[Task material]
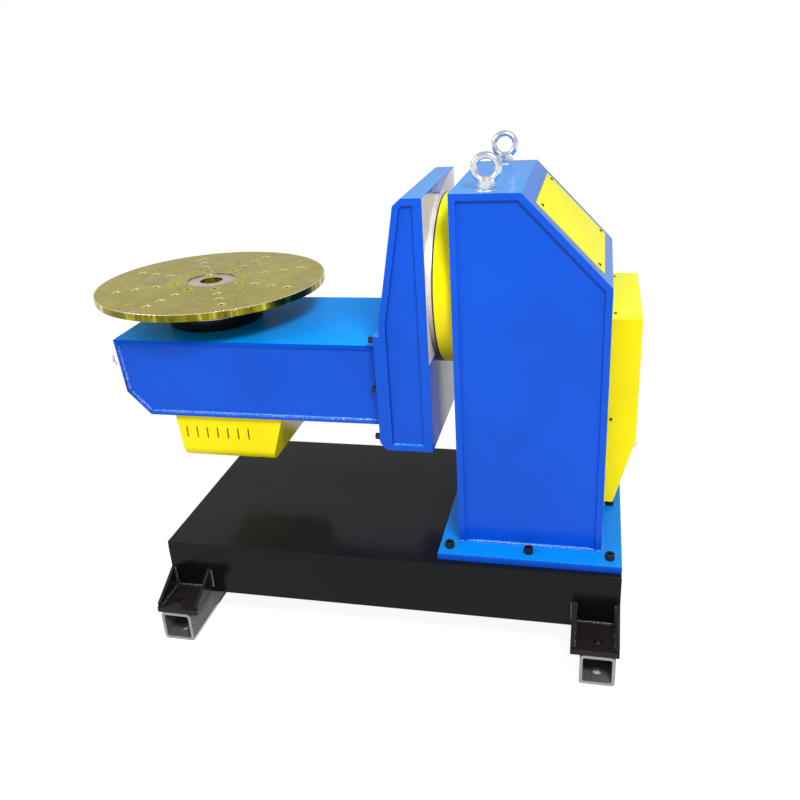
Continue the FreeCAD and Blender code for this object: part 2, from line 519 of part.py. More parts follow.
def make_upright():
    face_x = UP_X1 - UP_FACE
    inner = inset(UPRIGHT_LINE, [UP_PLATE, UP_PLATE, UP_PLATE, UP_PLATE + 2])
    loop = UPRIGHT_LINE[:-1] + [(face_x, UP_TOP)]
    inner[-1] = (face_x, inner[-1][1])
    foot = UP_BOTTOM + UP_PLATE
    inner[0] = (inner[0][0], foot)
    plates = [prism_xz([loop[i], loop[i + 1], inner[i + 1], inner[i]], -UP_HALF, UP_HALF) for i in range(4)]
    plates.append(prism_xz([loop[0], inner[0], (face_x, foot), (face_x, UP_BOTTOM)], -UP_HALF, UP_HALF))
    joint_holes = [rod(7, V(UP_X0 - JOINT_FLANGE - 1, y, z), X, 60) for y, z in joint_bolt_places()]
    plates[0] = cut_all(plates[0], joint_holes)
    save("upright_back_plate", plates[0].fuse(plates[1]).removeSplitter())
    save("upright_end_plates", plates[2].fuse(plates[3]).removeSplitter(), plates[4])

    face = box(face_x, UP_X1, -UP_HALF, UP_HALF, UP_BOTTOM, UP_TOP)
    face = rounded(face, 3, lambda c, e: abs(c.x - UP_X1) < 0.1)
    face = face.cut(rod(FLANGE_BORE_R, V(face_x - 1, 0, TILT_Z), X, UP_FACE + 2))
    face = face.cut(rod(RING_R, V(TILT_FLANGE_X0, 0, TILT_Z), X, FLANGE_SUNK + 1))
    bolts = on_circle(V(face_x - 1, 0, TILT_Z), X, UPRIGHT_BOLT_R, 12, 15)
    save("upright_face_plate", cut_all(face, [rod(8, p, X, UP_FACE + 2) for p in bolts]))

    side = [inner[0], inner[1], inner[2], inner[3], inner[4], (face_x, foot)]
    depth = UP_HALF - SIDE_RECESS
    save("upright_side_plates", prism_xz(side, -depth, -depth + SIDE_PLATE),
         prism_xz(side, depth - SIDE_PLATE, depth))


def joint_bolt_places():
    rows = [(y, z) for z in (699.0, 867.0, 1035.0) for y in (-271.0, 271.0)]
    return rows + [(y, z) for z in (699.0, 1035.0) for y in (-90.0, 90.0)]


BEAM_LINE = [(UP_X0 - JOINT_FLANGE, BEAM_BOTTOM), (-838.0, BEAM_BOTTOM), (-915.0, 819.0),
             (BEAM_X0, BEAM_TOP), (UP_X0 - JOINT_FLANGE, BEAM_TOP)]


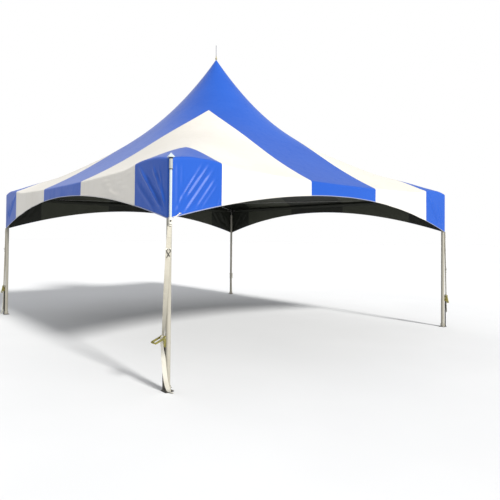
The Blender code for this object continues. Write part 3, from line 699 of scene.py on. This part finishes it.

[Stated goal] Scan the material above. Copy each line that holds the word "this".

[Written response]
Continue the FreeCAD and Blender code for this object: part 2, from line 519 of part.py. More parts follow.
The Blender code for this object continues. Write part 3, from line 699 of scene.py on. This part finishes it.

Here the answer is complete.